Sure enough, this is 10x faster (try on (H 500000) to see this is true). Obviously, there's an important lesson here about structuring scheme code to improve performance. But there's a more interesting lesson to be learned by looking closely at the improved function definition. If we draw out the function calls involved in evaluating this expression, wee see a call to "let", which creates local variable h, then a call to lambda (call stack is "let" then "lambda"). The function created by the call to lambda has a reference to h, which is not local to that function. It is a local variable in the call one record lower on the call stack! The lambda call exits, returning the newly created function, and then the let call exits, passing along that newly created function as its return value. So at this point we have a function, but that function refers to h, which by all the rules of the call stack we know from other languages, should have disappeared when the "let" returned. Obviously, scheme works differently, and this h is captured and protected. This thing we now have, this "function + non-local variables" is called a closure. It's kind of a big deal. We discussed other languages (e.g. Java) and how they struggle a bit to deal cleanly with this situation, precisely because it breaks their model of how the call stack works. In Java, we see this in "inner classes" - classes defined in functions. If these classes refer to non-local variables, Java requires that those variables are final. This little bit of pickyness is necessary, since it allows Java to treat and simply copy the values of the non-local variables into the inner class. After all, "final" means those values can't change.

Tail-recursion

In class, we looked at computing (H 1000000) from above, and noticed that we actually ran out of memory (in addition to being slow). What's up with that? Where's the extra memory coming from? It's coming from the call stack, which actually consists of 1,000,000 million records in this case before we hit the base case and start popping stack records. This is pretty bad! Note that the obvious C/C++/Java/Python version computes $h_{1,000,000}$ in no time.

Given n
-------
acc = 0	
while n != 0      
  acc += 1/n
  n--
return acc

This is quite fast, and very clearly it needs only constant memory. If you think about it, the recursive version is more or less like making an array of size 1,000,000, copying in the receiprocals of 1,2,...,n, and then adding them all up. Our loop-based program above works differently: the only extra storage it uses is the accumulator variable acc. We could rewrite the recursive scheme code to follow the same strategy:

(define(H n acc) (if (= n 0) acc (H (- n 1) (+ acc (/ 1.0 n)))))
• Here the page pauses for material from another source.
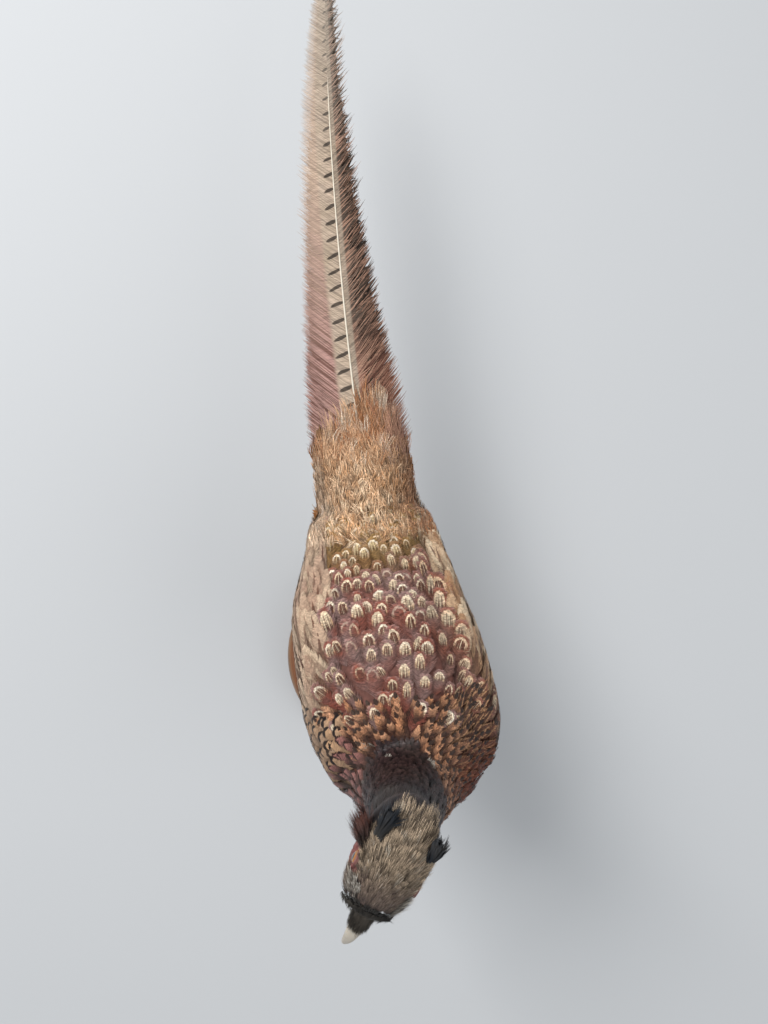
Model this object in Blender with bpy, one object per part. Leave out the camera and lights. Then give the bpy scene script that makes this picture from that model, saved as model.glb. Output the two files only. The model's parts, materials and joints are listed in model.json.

... it just requires a new parameter acc for the accumulated value. This version is really fast, appearing to use only constant additional memory, as indeed is the case. This version is tail recursive, which allows the scheme interpreter to execute it without having to grow the stack.

Consider the following Scheme function for computing the sum of the square roots of the integers from 1 to n.

(define (ssum n) (if (= n 1) 1 (+ (sqrt n) (ssum (- n 1)))))

It works nicely and all, but it really takes some time to compute something like (ssum 1000000). In fact it pretty much bogs the interpreter down. It bogs the whole machine down. Is this necessary? Why is it happening? Well, it turns out that the problem is that this program takes up a lot of memory. But wait a second? Why is that? Looking at the program it isn't clear how it could take more than constant memory since there are no lists. However, this program is recursive, and each recursive call results in a new function record being pushed onto the call stack. This takes up a lot of space when there are 1,000,000 recursive calls, like there are in (ssum 1000000). This is the dark side of functional programming. There's a hidden penalty for all the convenience (yes, I said "convenience") of programming everything recursively, and that's the memory overhead.

However, there are certain recursive functions that don't require this memory overhead. For example, consider the following alternate definition of ssum:

(define (ssum-tr n e) (if (= n 0) e (ssum-tr (- n 1) (+ (sqrt n) e))))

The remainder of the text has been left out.